TASK DETAILS:
Print the entire listing. Each line must match the original exactly.

EXERCISE INPUT:
[BEGIN]
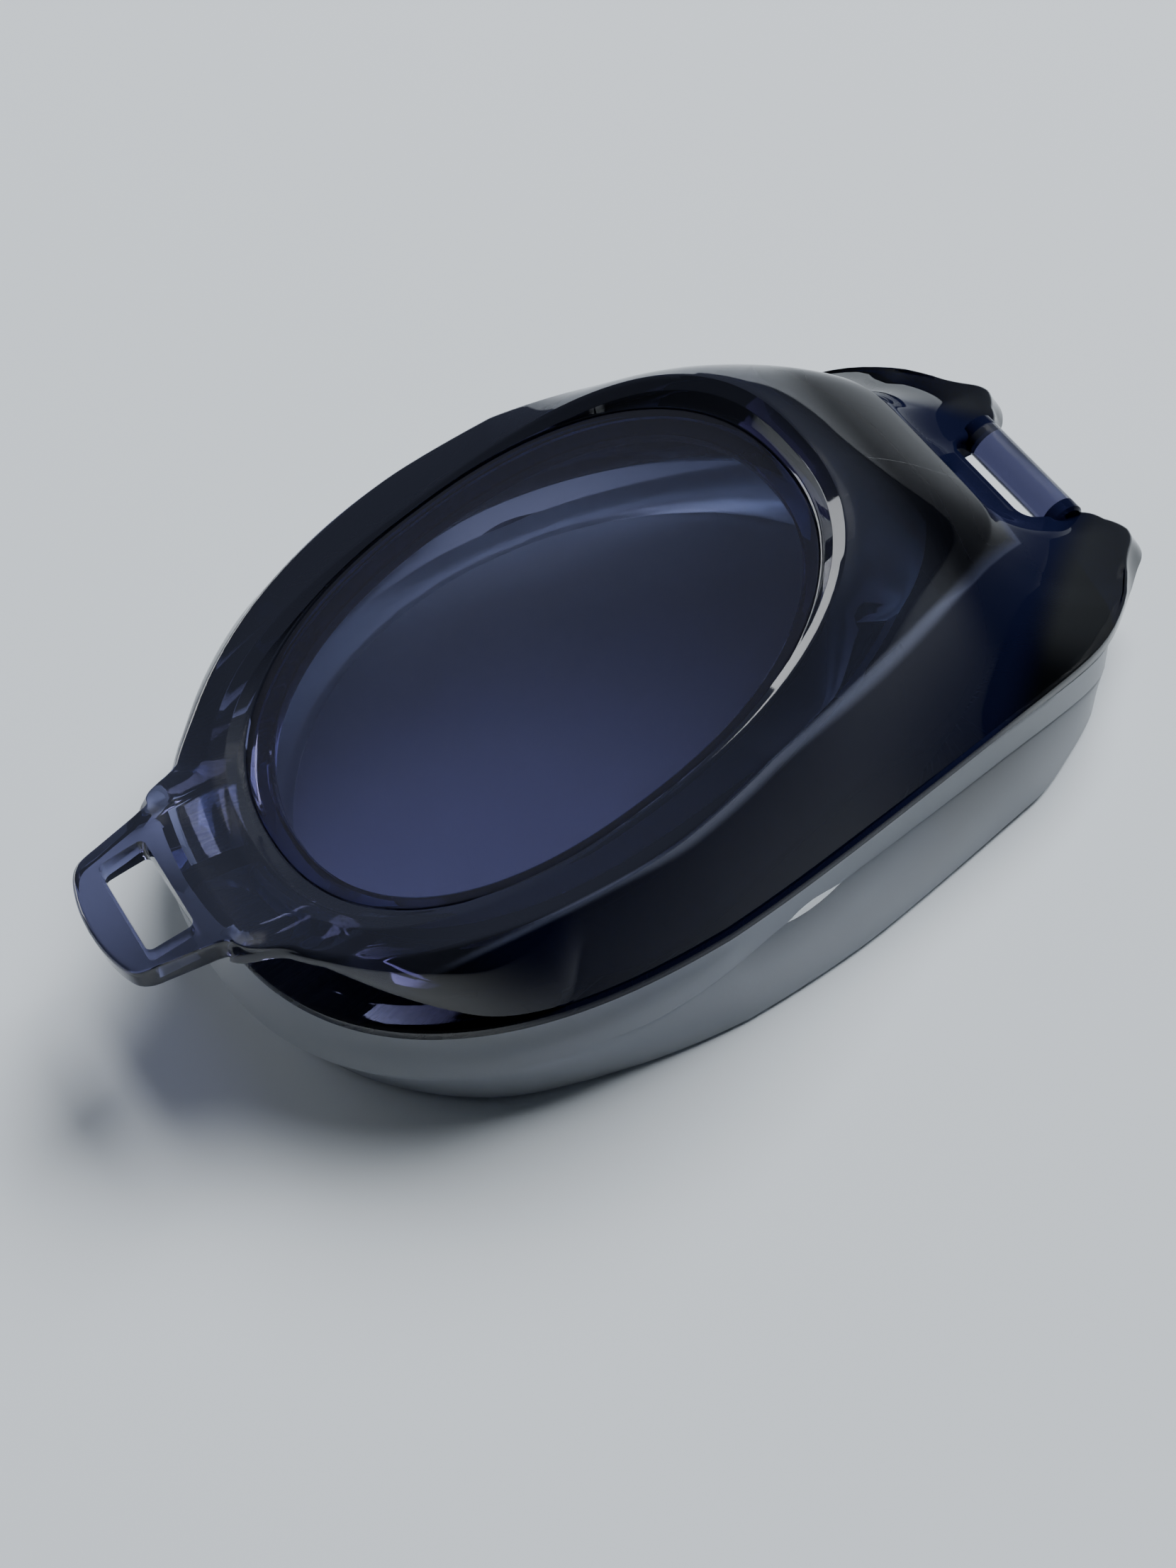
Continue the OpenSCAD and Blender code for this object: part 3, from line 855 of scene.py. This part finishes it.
def window_light(name, position, target, along, size, power, colour, mirrored=True):
    """A soft rectangular light that faces the target, its long side turned along a line."""
    data = bpy.data.lights.new(name, "AREA")
    data.shape = "RECTANGLE"
    data.size, data.size_y = size
    data.energy = power
    data.color = colour
    obj = bpy.data.objects.new(name, data)
    out = (Vector(position) - Vector(target)).normalized()
    side = (Vector(along) - out * out.dot(Vector(along))).normalized()
    turn = Matrix((side, out.cross(side), out)).transposed().to_4x4()
    obj.matrix_world = Matrix.Translation(Vector(position)) @ turn
    obj.visible_glossy = mirrored
    bpy.context.scene.collection.objects.link(obj)


GLOW_TOWARD = (0.93, 0.08, 0.36)
GLOW_STRENGTH, ROOM_STRENGTH = 0.35, 0.035


def build_lights():
    """A soft key overhead, a low window behind that the bezel mirrors, and a dark room."""
    world = bpy.data.worlds.new("studio")
    bpy.context.scene.world = world
    world.use_nodes = True
    nodes, links = world.node_tree.nodes, world.node_tree.links
    nodes["Background"].inputs["Color"].default_value = (0.8, 0.9, 1.0, 1)
    # A dark room that brightens low down on the temple side
    look = add(nodes, "ShaderNodeTexCoord")
    toward = add(nodes, "ShaderNodeVectorMath", operation="DOT_PRODUCT")
    toward.inputs[1].default_value = GLOW_TOWARD
    links.new(look.outputs["Generated"], toward.inputs[0])
    glow = step_between(nodes, links, toward.outputs["Value"], 0.70, 1.0)
    links.new(sums(nodes, links, "MULTIPLY_ADD", glow, GLOW_STRENGTH, ROOM_STRENGTH),
              nodes["Background"].inputs["Strength"])
    middle = (0, 0, 0.01)
    window_light("key", (0.70, 0.28, 0.93), middle, (0, 1, 0), (0.8, 0.6), 27.0,
                 (0.96, 0.98, 1.0), mirrored=False)
    window_light("window", (-0.58, 1.03, 0.30), middle, (0.87, 0.49, 0), (1.0, 0.34), 6.0,
                 (0.93, 0.96, 1.0))


def build_camera():
    """The photograph's viewing angle: over the nose end, looking down at the lens."""
    right = Vector((0.84776, -0.52536, -0.07279))
    up = Vector((0.47271, 0.68619, 0.55290))
    back = Vector((-0.24052, -0.50313, 0.83007))
    data = bpy.data.cameras.new("camera")
    data.sensor_width = 36.0
    data.lens = 55.33
    data.clip_start, data.clip_end = 0.01, 20.0
    camera = bpy.data.objects.new("camera", data)
    turn = Matrix((right, up, back)).transposed().to_4x4()
    position = Vector((-0.03916 - REST_SHIFT * MM, -0.08859, 0.12740 + LENS_HEIGHT * MM))
    camera.matrix_world = Matrix.Translation(position) @ turn
    bpy.context.scene.collection.objects.link(camera)
    bpy.context.scene.camera = camera


build_stage()
build_lights()
build_camera()
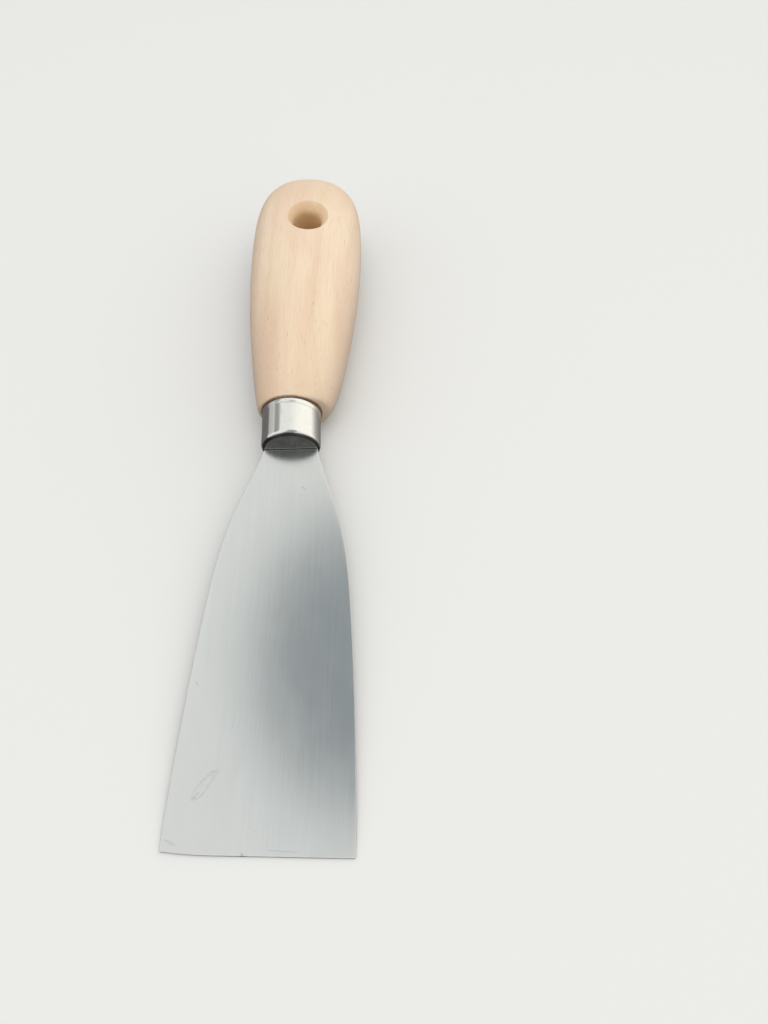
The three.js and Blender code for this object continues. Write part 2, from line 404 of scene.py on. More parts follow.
# ------------------------------------------------------------------------------------------------------------------
# materials
# ------------------------------------------------------------------------------------------------------------------
def beech():
    n = Nodes("beech_wood")
    x, y, z = n.split(n.place)
    # the fibre direction wanders a little across the handle
    wander = n.noise(n.vec("MULTIPLY", n.place, (0.03, 0.018, 0.03)), 1.0, 2.0)
    xw = n.maths("ADD", x, n.maths("MULTIPLY", n.maths("SUBTRACT", wander, 0.5), 7.0))
    fibre_at = n.join(xw, n.maths("MULTIPLY", y, 0.045), z)
    # broad tone: pinkish and yellowish heartwood
    broad = n.noise(n.join(n.maths("MULTIPLY", xw, 0.10), n.maths("MULTIPLY", y, 0.022), n.maths("MULTIPLY", z, 0.10)), 1.0, 2.0)
    yellow, pink = srgb(243, 221, 192), srgb(239, 211, 185)
    colour = n.mix(n.span(broad, 0.36, 0.64), yellow, pink)
    # the wood is warmer and a shade deeper towards the ferrule
    deep = n.span(y, 150.0, 106.0, 0.0, 1.0)
    colour = n.mix(n.maths("MULTIPLY", deep, 0.42), colour, srgb(230, 199, 170))
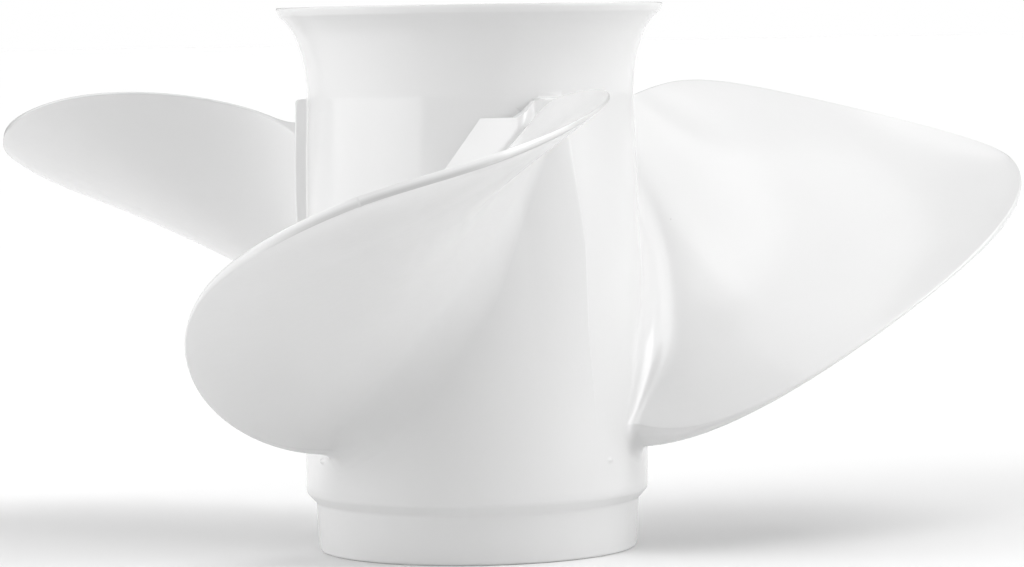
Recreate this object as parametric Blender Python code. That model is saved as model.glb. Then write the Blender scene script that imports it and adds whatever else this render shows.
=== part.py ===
[END]
ANSWER TO THIS EXERCISE:
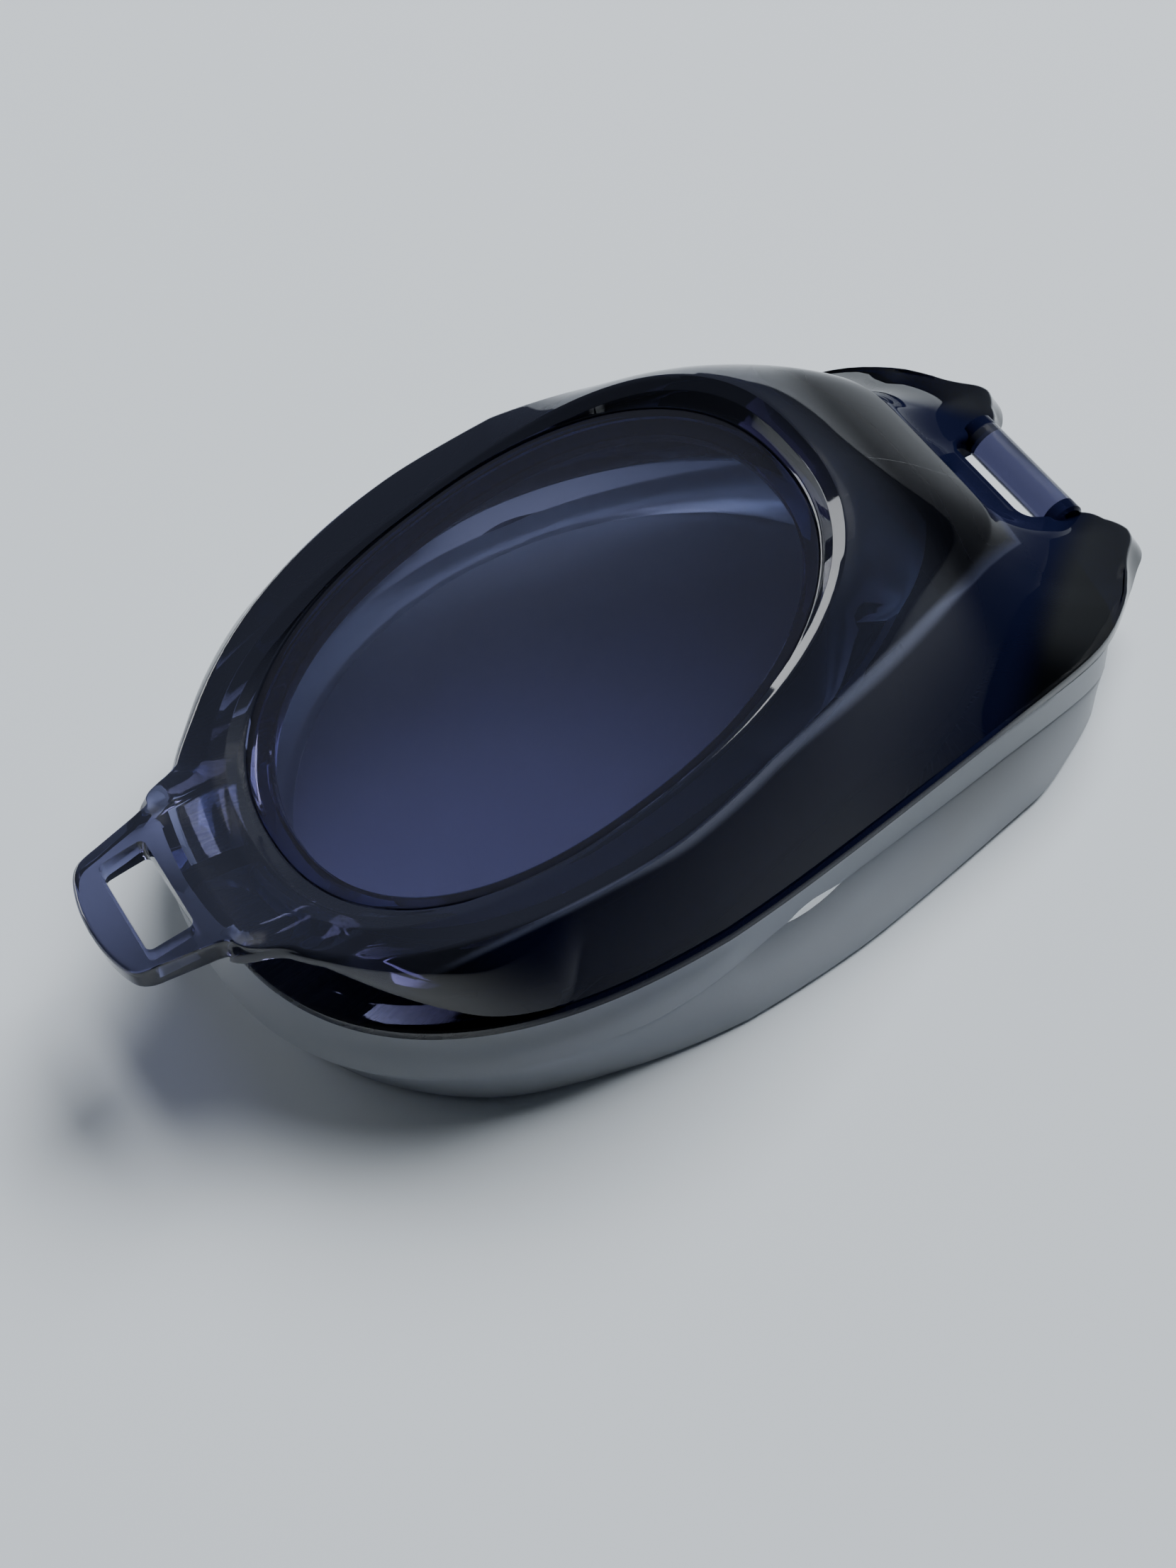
Continue the OpenSCAD and Blender code for this object: part 3, from line 855 of scene.py. This part finishes it.
def window_light(name, position, target, along, size, power, colour, mirrored=True):
    """A soft rectangular light that faces the target, its long side turned along a line."""
    data = bpy.data.lights.new(name, "AREA")
    data.shape = "RECTANGLE"
    data.size, data.size_y = size
    data.energy = power
    data.color = colour
    obj = bpy.data.objects.new(name, data)
    out = (Vector(position) - Vector(target)).normalized()
    side = (Vector(along) - out * out.dot(Vector(along))).normalized()
    turn = Matrix((side, out.cross(side), out)).transposed().to_4x4()
    obj.matrix_world = Matrix.Translation(Vector(position)) @ turn
    obj.visible_glossy = mirrored
    bpy.context.scene.collection.objects.link(obj)


GLOW_TOWARD = (0.93, 0.08, 0.36)
GLOW_STRENGTH, ROOM_STRENGTH = 0.35, 0.035


def build_lights():
    """A soft key overhead, a low window behind that the bezel mirrors, and a dark room."""
    world = bpy.data.worlds.new("studio")
    bpy.context.scene.world = world
    world.use_nodes = True
    nodes, links = world.node_tree.nodes, world.node_tree.links
    nodes["Background"].inputs["Color"].default_value = (0.8, 0.9, 1.0, 1)
    # A dark room that brightens low down on the temple side
    look = add(nodes, "ShaderNodeTexCoord")
    toward = add(nodes, "ShaderNodeVectorMath", operation="DOT_PRODUCT")
    toward.inputs[1].default_value = GLOW_TOWARD
    links.new(look.outputs["Generated"], toward.inputs[0])
    glow = step_between(nodes, links, toward.outputs["Value"], 0.70, 1.0)
    links.new(sums(nodes, links, "MULTIPLY_ADD", glow, GLOW_STRENGTH, ROOM_STRENGTH),
              nodes["Background"].inputs["Strength"])
    middle = (0, 0, 0.01)
    window_light("key", (0.70, 0.28, 0.93), middle, (0, 1, 0), (0.8, 0.6), 27.0,
                 (0.96, 0.98, 1.0), mirrored=False)
    window_light("window", (-0.58, 1.03, 0.30), middle, (0.87, 0.49, 0), (1.0, 0.34), 6.0,
                 (0.93, 0.96, 1.0))


def build_camera():
    """The photograph's viewing angle: over the nose end, looking down at the lens."""
    right = Vector((0.84776, -0.52536, -0.07279))
    up = Vector((0.47271, 0.68619, 0.55290))
    back = Vector((-0.24052, -0.50313, 0.83007))
    data = bpy.data.cameras.new("camera")
    data.sensor_width = 36.0
    data.lens = 55.33
    data.clip_start, data.clip_end = 0.01, 20.0
    camera = bpy.data.objects.new("camera", data)
    turn = Matrix((right, up, back)).transposed().to_4x4()
    position = Vector((-0.03916 - REST_SHIFT * MM, -0.08859, 0.12740 + LENS_HEIGHT * MM))
    camera.matrix_world = Matrix.Translation(position) @ turn
    bpy.context.scene.collection.objects.link(camera)
    bpy.context.scene.camera = camera


build_stage()
build_lights()
build_camera()
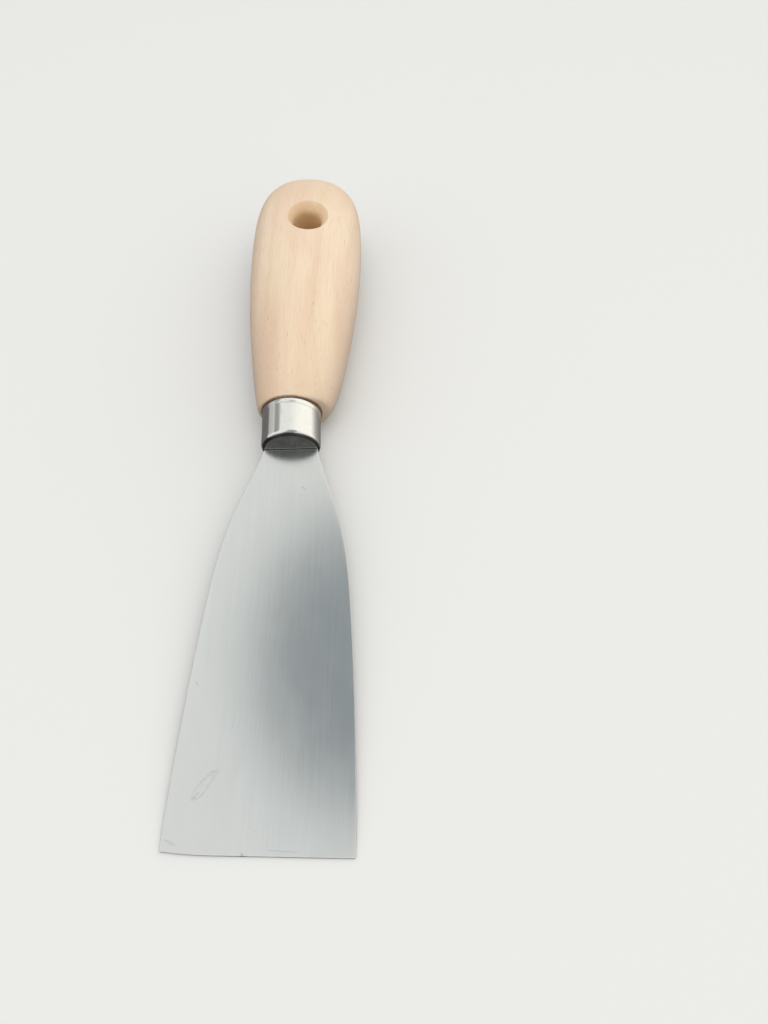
The three.js and Blender code for this object continues. Write part 2, from line 404 of scene.py on. More parts follow.
# ------------------------------------------------------------------------------------------------------------------
# materials
# ------------------------------------------------------------------------------------------------------------------
def beech():
    n = Nodes("beech_wood")
    x, y, z = n.split(n.place)
    # the fibre direction wanders a little across the handle
    wander = n.noise(n.vec("MULTIPLY", n.place, (0.03, 0.018, 0.03)), 1.0, 2.0)
    xw = n.maths("ADD", x, n.maths("MULTIPLY", n.maths("SUBTRACT", wander, 0.5), 7.0))
    fibre_at = n.join(xw, n.maths("MULTIPLY", y, 0.045), z)
    # broad tone: pinkish and yellowish heartwood
    broad = n.noise(n.join(n.maths("MULTIPLY", xw, 0.10), n.maths("MULTIPLY", y, 0.022), n.maths("MULTIPLY", z, 0.10)), 1.0, 2.0)
    yellow, pink = srgb(243, 221, 192), srgb(239, 211, 185)
    colour = n.mix(n.span(broad, 0.36, 0.64), yellow, pink)
    # the wood is warmer and a shade deeper towards the ferrule
    deep = n.span(y, 150.0, 106.0, 0.0, 1.0)
    colour = n.mix(n.maths("MULTIPLY", deep, 0.42), colour, srgb(230, 199, 170))
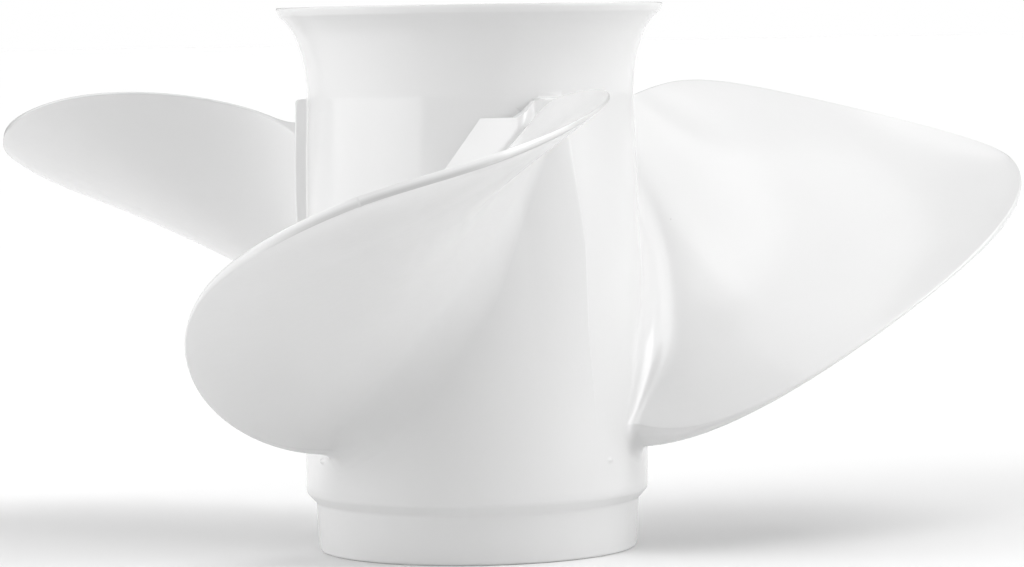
Recreate this object as parametric Blender Python code. That model is saved as model.glb. Then write the Blender scene script that imports it and adds whatever else this render shows.
=== part.py ===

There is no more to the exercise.